Objective
What follows is a set of records, each of which is to be written out exactly.

Scripts that build objects
━━━━━━━━━━━━━━━━━━━━
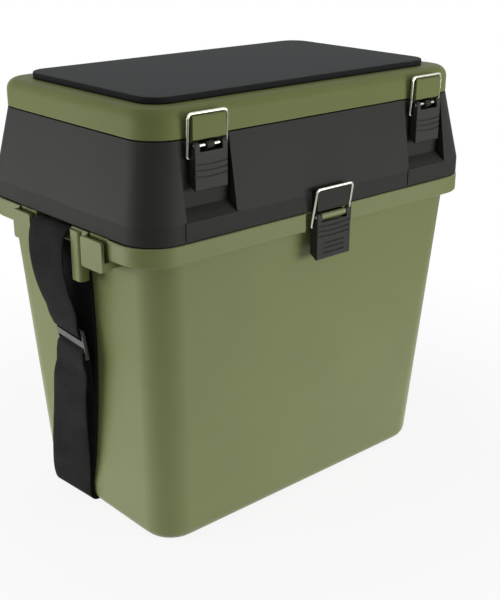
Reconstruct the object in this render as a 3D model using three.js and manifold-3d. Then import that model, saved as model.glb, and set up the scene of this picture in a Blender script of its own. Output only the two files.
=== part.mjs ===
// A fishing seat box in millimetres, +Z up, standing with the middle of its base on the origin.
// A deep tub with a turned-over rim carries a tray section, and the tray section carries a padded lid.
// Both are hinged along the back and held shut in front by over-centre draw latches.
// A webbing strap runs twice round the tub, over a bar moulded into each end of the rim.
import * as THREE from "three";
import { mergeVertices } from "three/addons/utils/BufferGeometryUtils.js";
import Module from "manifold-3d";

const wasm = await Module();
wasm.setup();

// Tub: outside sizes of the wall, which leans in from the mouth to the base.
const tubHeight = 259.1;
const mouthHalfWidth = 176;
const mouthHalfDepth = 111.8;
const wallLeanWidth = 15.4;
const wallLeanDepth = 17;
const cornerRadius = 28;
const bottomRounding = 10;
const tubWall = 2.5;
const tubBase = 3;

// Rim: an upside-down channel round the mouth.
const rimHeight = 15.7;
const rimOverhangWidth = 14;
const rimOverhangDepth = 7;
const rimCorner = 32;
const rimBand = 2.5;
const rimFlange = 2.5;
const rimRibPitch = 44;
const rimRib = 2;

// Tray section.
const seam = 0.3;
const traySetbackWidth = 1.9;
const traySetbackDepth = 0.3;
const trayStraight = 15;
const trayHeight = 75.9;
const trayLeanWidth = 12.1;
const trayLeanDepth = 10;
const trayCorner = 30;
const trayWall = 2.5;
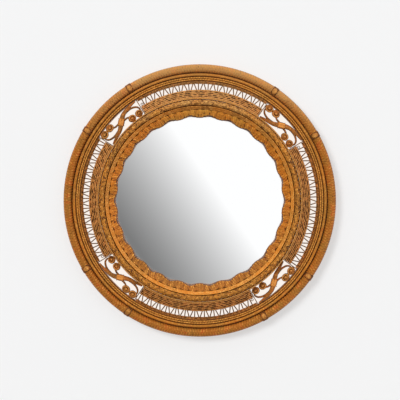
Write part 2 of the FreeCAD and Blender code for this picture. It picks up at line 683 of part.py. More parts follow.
━━━━━━━━━━━━━━━━━━━━
The response
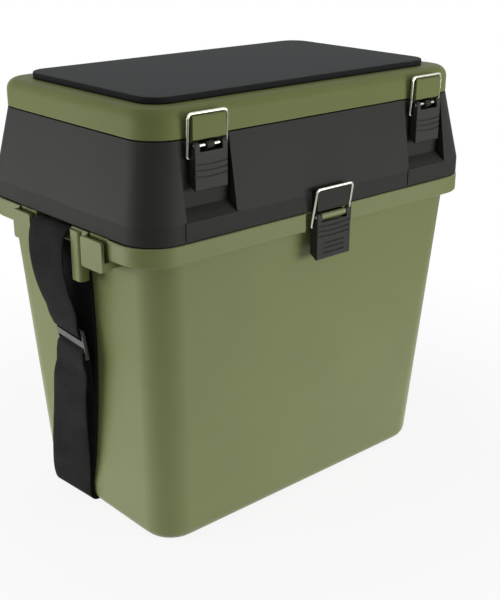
Reconstruct the object in this render as a 3D model using three.js and manifold-3d. Then import that model, saved as model.glb, and set up the scene of this picture in a Blender script of its own. Output only the two files.
=== part.mjs ===
// A fishing seat box in millimetres, +Z up, standing with the middle of its base on the origin.
// A deep tub with a turned-over rim carries a tray section, and the tray section carries a padded lid.
// Both are hinged along the back and held shut in front by over-centre draw latches.
// A webbing strap runs twice round the tub, over a bar moulded into each end of the rim.
import * as THREE from "three";
import { mergeVertices } from "three/addons/utils/BufferGeometryUtils.js";
import Module from "manifold-3d";

const wasm = await Module();
wasm.setup();

// Tub: outside sizes of the wall, which leans in from the mouth to the base.
const tubHeight = 259.1;
const mouthHalfWidth = 176;
const mouthHalfDepth = 111.8;
const wallLeanWidth = 15.4;
const wallLeanDepth = 17;
const cornerRadius = 28;
const bottomRounding = 10;
const tubWall = 2.5;
const tubBase = 3;

// Rim: an upside-down channel round the mouth.
const rimHeight = 15.7;
const rimOverhangWidth = 14;
const rimOverhangDepth = 7;
const rimCorner = 32;
const rimBand = 2.5;
const rimFlange = 2.5;
const rimRibPitch = 44;
const rimRib = 2;

// Tray section.
const seam = 0.3;
const traySetbackWidth = 1.9;
const traySetbackDepth = 0.3;
const trayStraight = 15;
const trayHeight = 75.9;
const trayLeanWidth = 12.1;
const trayLeanDepth = 10;
const trayCorner = 30;
const trayWall = 2.5;
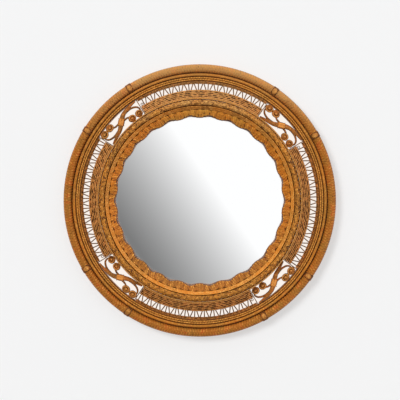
Write part 2 of the FreeCAD and Blender code for this picture. It picks up at line 683 of part.py. More parts follow.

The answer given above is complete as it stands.